Reputation: 1561
I began to work with MLeap as a serialization tool that allows to save model in Spark or scikit-learn and load it for inference using MLeap Runtime. It works well.
Now my purpose is to load a model saved using MLeap into my Java code, into my own structures, without MLeap Runtime. I investigated a bit and haven't found any "format definitions" of "schema", only examples that show how some serialized models look like. From that perspective it looks like MLeap is just a serialization/deserialization tool, not a "format" as it's declared on the main page of documentation.
So, is MLeap a "format" or just a serialization tool? Can I found a format definition or schema somewhere?

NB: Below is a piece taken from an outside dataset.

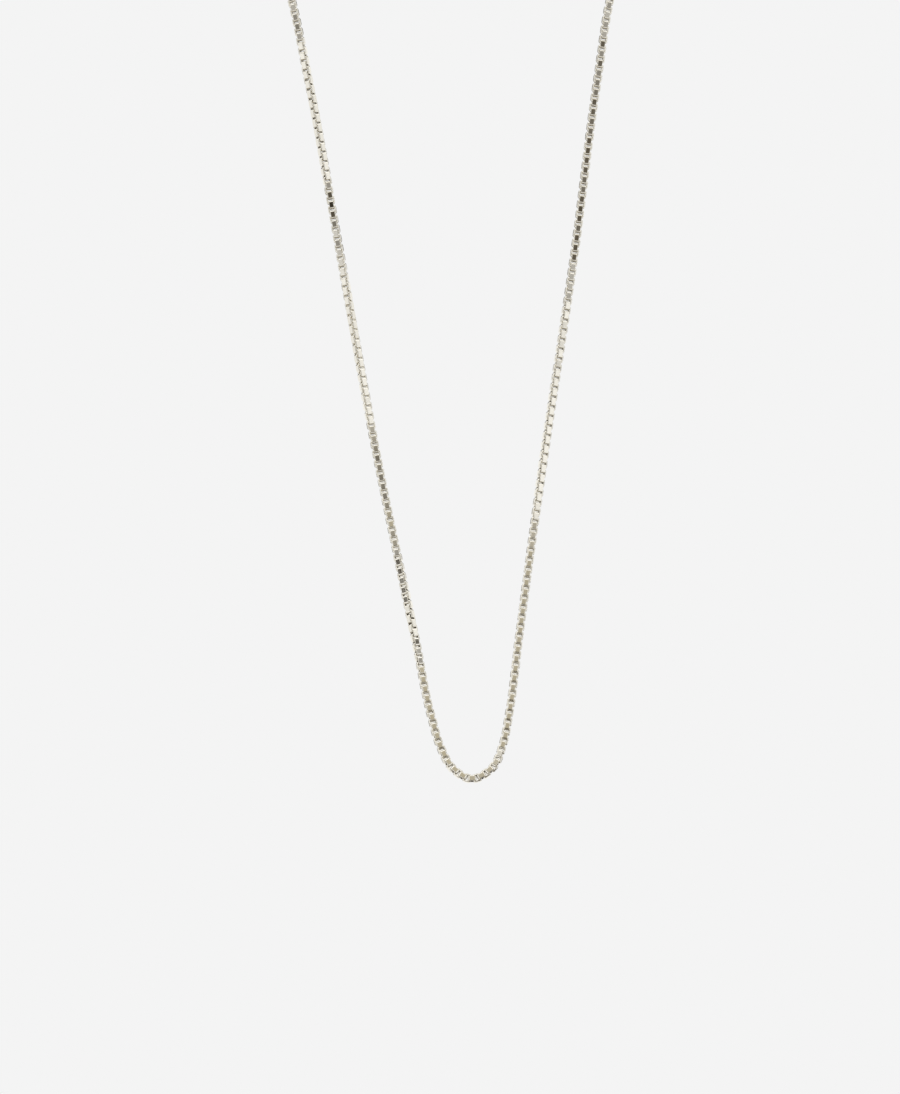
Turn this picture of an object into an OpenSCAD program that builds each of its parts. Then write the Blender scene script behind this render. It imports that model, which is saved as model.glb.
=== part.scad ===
// Necklace of box chain, worn as one long loop with a deep V in front.
// +Z is up, the front of the neck faces -Y, and the origin is at the back of the neck,
// where the fastening lies. The fastening runs along X, and the chain leaves it both ways.

/* [Chain] */
// Width across the chain
chain_w = 1.4; // [1.35:0.05:1.7]
// Length of one link along the chain
link_l = 1.5; // [1.46:0.02:1.8]
// Thickness of the flat strip that a link is folded from
strip_t = 0.3; // [0.26:0.01:0.34]
// Inside radius of a link's four folded corners
fold_r = 0.04; // [0.02:0.01:0.16]

/* [Jump rings] */
// Thickness of the wire of both jump rings
ring_wire = 0.5; // [0.4:0.01:0.5]
// Outside diameter of the jump ring between the chain and the clasp's eye
eye_ring_d = 3.2; // [3:0.1:5]
// Outside diameter of the jump ring that the clasp closes on
catch_ring_d = 4; // [3.6:0.1:6]

/* [Clasp] */
// Outside diameter of the clasp's round body
clasp_d = 6; // [5.6:0.1:8]
// Thickness of the clasp's round body
clasp_wire = 1.2; // [0.9:0.05:1.5]
// Diameter of the hole through the clasp's eye
eye_hole = 1; // [0.8:0.05:1.4]
// Thickness of the eye's wire
eye_wire = 0.6; // [0.5:0.05:0.8]
// Diameter of the thumb knob
knob_d = 0.9; // [0.6:0.05:1.1]
// Height of the thumb knob above the clasp's body
knob_h = 0.7; // [0.4:0.1:1.2]
// Angle of the thumb knob round the clasp, from the catch side
knob_angle = 50; // [40:5:140]

/* [Fit] */
// Gap where one piece hangs in the next
play = 0.06; // [0.04:0.01:0.08]
// Gap on each side of a strip that passes through its neighbour's hole
strip_play = 0.02; // [0.01:0.01:0.05]

/* [Hidden] */
$fn = 48;

silver = "#CFC8BA";

// A strip passes through its neighbour's hole, so the hole gives the strip's width
strip_w = chain_w - 2 * strip_t - 2 * strip_play;
link_hole = link_l - 2 * strip_t;

// The larger jump ring lies against the neck, which sets the middle line of the fastening off it
stand_off = max(catch_ring_d, eye_ring_d) / 2;
catch_ring_in = catch_ring_d / 2 - ring_wire;
eye_ring_in = eye_ring_d / 2 - ring_wire;

// Places along X, all pulled straight from the clasp outwards
catch_ring_x = clasp_d / 2 - clasp_wire - play + catch_ring_in;
eye_x = -clasp_d / 2 - eye_hole / 2;
eye_ring_x = eye_x - eye_hole / 2 + play - eye_ring_in;
right_link_x = catch_ring_x + bar_seat(catch_ring_in) - play + link_hole / 2;
left_link_x = eye_ring_x - bar_seat(eye_ring_in) + play - link_hole / 2;

// The neck's middle and the place where the chain comes to its front, along Y
neck_y = -48;
front_y = -91;

// The way of the chain from the catch ring round the right of the neck, down the front, round
// the bottom and back up the left. The front leans forward towards its lowest point.
route = [
    [20, -2, -0.5], [36, -13, -3], [45.5, -31, -9], [46, -51, -18],
    [40, -69, -30], [32, -84, -43], [27.8, -90, -54.9],
    [25.3, front_y, -70], [21.3, -92.5, -100.1], [16, -97, -135.1],
    [11.7, -104, -165.9], [10, -107.3, -178.7], [9, -108.6, -183.6],
    [7.1, -109.8, -187.7], [3.6, -110.3, -189.5], [0.4, -109.8, -187.7],
    [-1.5, -108.8, -184.4], [-3.1, -107.4, -179.2], [-5.9, -104, -165.9],
    [-12.4, -97, -135.1], [-18.8, -92.5, -100.1], [-24.3, front_y, -70],
    [-27.6, -90, -54.9], [-32, -84, -43], [-40, -69, -30],
    [-46, -51, -18], [-45.5, -31, -9], [-36, -13, -3], [-20, -2, -0.5]
];
knots = concat(
    [[right_link_x + link_hole / 2, stand_off, 0]],
    route,
    [[left_link_x - link_hole / 2, stand_off, 0]]
);
last = len(knots) - 1;

// The tube has eight flat sides, each chain_w / 2 from its middle line
sides = 8;
tube_r = chain_w / 2 / cos(180 / sides);
// Longest stretch between two rings of the tube
ring_step = 8;

// How far from its centre a jump ring's inside holds a flat bar of the strip's width
function bar_seat(inside) = sqrt(inside * inside - strip_w * strip_w / 4);

function unit(v) = v / norm(v);
function chord(i) = norm(knots[i + 1] - knots[i]);
function heading(i) = (knots[i + 1] - knots[i]) / chord(i);

// The chain leaves and meets the fastening along X
function tangent(i) =
    i == 0 || i == last ? [1, 0, 0]
    : unit(heading(i - 1) * chord(i) + heading(i) * chord(i - 1));

// Point at the share u of the stretch from knot i to the next
function spot(i, u) =
    knots[i] * (1 + u * u * (2 * u - 3))
    + knots[i + 1] * u * u * (3 - 2 * u)
    + chord(i) * u * (1 - u) * (tangent(i) * (1 - u) - tangent(i + 1) * u);

function stretch_rings(i) = max(2, round(chord(i) / ring_step));

// Away from the neck: straight ahead at the front, sideways at the sides
function outward(p) =
    unit([p.x * max(0, p.y - front_y) / (neck_y - front_y), p.y - neck_y, 0]);
function across(p, along) = unit(outward(p) - along * (outward(p) * along));

function tube_ring(p, along) =
    let (a = across(p, along), b = cross(along, a))
    [for (k = [0 : sides - 1]) p + tube_r * (a * cos(360 * k / sides) + b * sin(360 * k / sides))];

// One closed solid through all the spots, with the two end faces last
module tube(spots) {
    ends = len(spots) - 1;
    rings = [
        for (j = [0 : ends])
            tube_ring(
                spots[j],
                j == 0 || j == ends ? [1, 0, 0] : unit(spots[j + 1] - spots[j - 1])
            )
    ];
    walls = [
        for (j = [0 : ends - 1], k = [0 : sides - 1])
            let (a = j * sides + k, b = j * sides + (k + 1) % sides)
            each [[a, a + sides, b], [b, a + sides, b + sides]]
    ];
    near_end = [for (k = [0 : sides - 1]) k];
    far_end = [for (k = [sides - 1 : -1 : 0]) ends * sides + k];
    polyhedron([for (ring = rings) each ring], concat(walls, [near_end, far_end]));
}

module rounded_rectangle(size, r) {
    square([size.x - 2 * r, size.y], center = true);
    square([size.x, size.y - 2 * r], center = true);
    for (sx = [-1, 1], sy = [-1, 1])
        translate([sx * (size.x / 2 - r), sy * (size.y / 2 - r)])
            circle(r);
}

// A link folded from flat strip, lying along X with its hole along Y
module link() {
    rotate([90, 0, 0])
        linear_extrude(strip_w, center = true)
            difference() {
                rounded_rectangle([link_l, chain_w], fold_r + strip_t);
                rounded_rectangle([link_hole, chain_w - 2 * strip_t], fold_r);
            }
}

// A round ring of round wire, lying flat in X and Y
module wire_ring(outside_d, wire) {
    rotate_extrude()
        translate([(outside_d - wire) / 2, 0])
            circle(wire / 2);
}

// The whole chain in its outer form, with the last link at each end left open for its jump ring
module box_chain() {
    color(silver) {
        tube([for (i = [0 : last - 1], n = stretch_rings(i), k = [0 : n - 1]) spot(i, k / n), knots[last]]);
        for (x = [right_link_x, left_link_x])
            translate([x, stand_off, 0])
                link();
    }
}

module eye_ring() {
    color(silver)
        translate([eye_ring_x, stand_off, 0])
            wire_ring(eye_ring_d, ring_wire);
}

module catch_ring() {
    color(silver)
        translate([catch_ring_x, stand_off, 0])
            wire_ring(catch_ring_d, ring_wire);
}

// Closed spring-ring clasp as one plain piece: round body, eye and thumb knob
module clasp() {
    color(silver)
        translate([0, stand_off, 0])
            rotate([90, 0, 0]) {
                wire_ring(clasp_d, clasp_wire);
                translate([eye_x, 0, 0])
                    wire_ring(eye_hole + 2 * eye_wire, eye_wire);
                rotate([0, 0, knob_angle])
                    translate([(clasp_d - clasp_wire) / 2, 0, 0])
                        rotate([0, 90, 0])
                            cylinder(h = clasp_wire / 2 + knob_h, d = knob_d);
            }
}

box_chain();
eye_ring();
clasp();
catch_ring();
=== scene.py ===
import math
import random

import bmesh
import bpy
from mathutils import Matrix, Vector


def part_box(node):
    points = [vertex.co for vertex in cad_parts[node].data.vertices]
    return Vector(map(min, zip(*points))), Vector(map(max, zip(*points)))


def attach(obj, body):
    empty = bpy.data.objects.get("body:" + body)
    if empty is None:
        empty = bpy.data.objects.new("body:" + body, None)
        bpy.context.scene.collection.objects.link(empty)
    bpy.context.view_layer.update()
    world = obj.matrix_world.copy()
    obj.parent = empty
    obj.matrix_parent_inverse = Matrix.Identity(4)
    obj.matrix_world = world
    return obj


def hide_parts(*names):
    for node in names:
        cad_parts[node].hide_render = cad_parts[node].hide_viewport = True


# Box chain necklace: a long loop of square folded links, twisted slowly along its way,
# closed at the back by a spring-ring clasp and two jump rings.

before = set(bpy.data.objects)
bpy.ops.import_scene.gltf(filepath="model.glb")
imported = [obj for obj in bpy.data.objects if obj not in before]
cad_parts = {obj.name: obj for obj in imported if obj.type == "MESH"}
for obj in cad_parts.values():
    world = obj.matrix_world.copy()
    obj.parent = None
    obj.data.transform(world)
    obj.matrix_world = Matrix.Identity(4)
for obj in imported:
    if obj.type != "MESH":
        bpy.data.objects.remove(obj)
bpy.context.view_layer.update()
random.seed(11)
mm = 0.001


# sRGB hex to the linear colour that the shaders take, with full alpha
def toLinear(hexColour):
    levels = [int(hexColour[i : i + 2], 16) / 255 for i in (1, 3, 5)]
    return [v / 12.92 if v <= 0.04045 else ((v + 0.055) / 1.055) ** 2.4 for v in levels] + [1]


def addNode(tree, kind, settings=None, values=None, links=None):
    node = tree.nodes.new(kind)
    for name, value in (settings or {}).items():
        setattr(node, name, value)
    for name, value in (values or {}).items():
        node.inputs[name].default_value = value
    for name, socket in (links or {}).items():
        tree.links.new(socket, node.inputs[name])
    return node


def addObject(name, data):
    thing = bpy.data.objects.new(name, data)
    bpy.context.scene.collection.objects.link(thing)
    return thing


# From 0 to 1, gently at both ends
def ease(u):
    return u * u * (3 - 2 * u)


# The camera stands straight in front of the strands, as far off as a product camera with a
# long lens. The chain is a little over eight pixels wide.
camera = {
    "pixel": 0.1714 * mm,
    "framePixelsHigh": 1094,
    "distance": 1.5,
    "sensorWidth": 36,
    "frameTop": -56.5 * mm,       # height at which the strands leave the frame
    "chainPlane": -91 * mm,       # along Y
}

print("camera")
frameHeight = camera["framePixelsHigh"] * camera["pixel"]
cameraData = bpy.data.cameras.new("camera")
cameraData.sensor_width = camera["sensorWidth"]
cameraData.lens = camera["sensorWidth"] * camera["distance"] / frameHeight
cameraObject = addObject("camera", cameraData)
cameraObject.location = (
    0,
    camera["chainPlane"] - camera["distance"],
    camera["frameTop"] - frameHeight / 2,
)
cameraObject.rotation_euler = (math.pi / 2, 0, 0)
bpy.context.scene.camera = cameraObject


# Sterling silver with a warm cast, drawn into flat strip, folded and tumbled bright: sharp
# reflections on the faces, broader ones on the worn edges, and the hole walls inside the links
# darkened to brown: partly tarnish, partly painted shade.
silver = {
    "bright": "#F8F4EA",
    "dull": "#F0ECE0",
    # Brown of the hole walls inside the links: partly tarnish, partly painted shade
    "tarnishAndShade": "#5F5748",
    "roughness": (0.08, 0.2),
    "cloudSize": 0.5 * mm,        # faint clouds in tone and gloss, as the tumbling leaves them
    "cloudDetail": 3,
    "cloudRoughness": 0.6,
    "markSize": 0.06 * mm,        # fine marks of the tumbling, as coarse as the render can show
    "markDetail": 2,
    "markDepth": 0.002 * mm,
    "markStrength": 0.15,
}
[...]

And again, my purpose is to understand if it's possible to write a custom serialization/deserialization tool for MLeap format or the only option is to use MLeap tools for that?
Upvotes: 0
Views: 333
Reputation: 380
I would say, that Mleap is a framework to put models to production without the overhead of the frameworks in which you trained them. This leads to the desired low latency. De-/Serialization is definetly an important part of that and you in fact got some freedom to store your pipelines.
I recommend having a look at the bundles you create (zip files) using Mleap which contain the exported pipelines. Most of the serialisations are easy to comprehend: a logistic regression is contained in a jsonfile for example that has the identifier of the pipeline element and the coefficients. Basically what defines the logistic regression model.
Upvotes: 0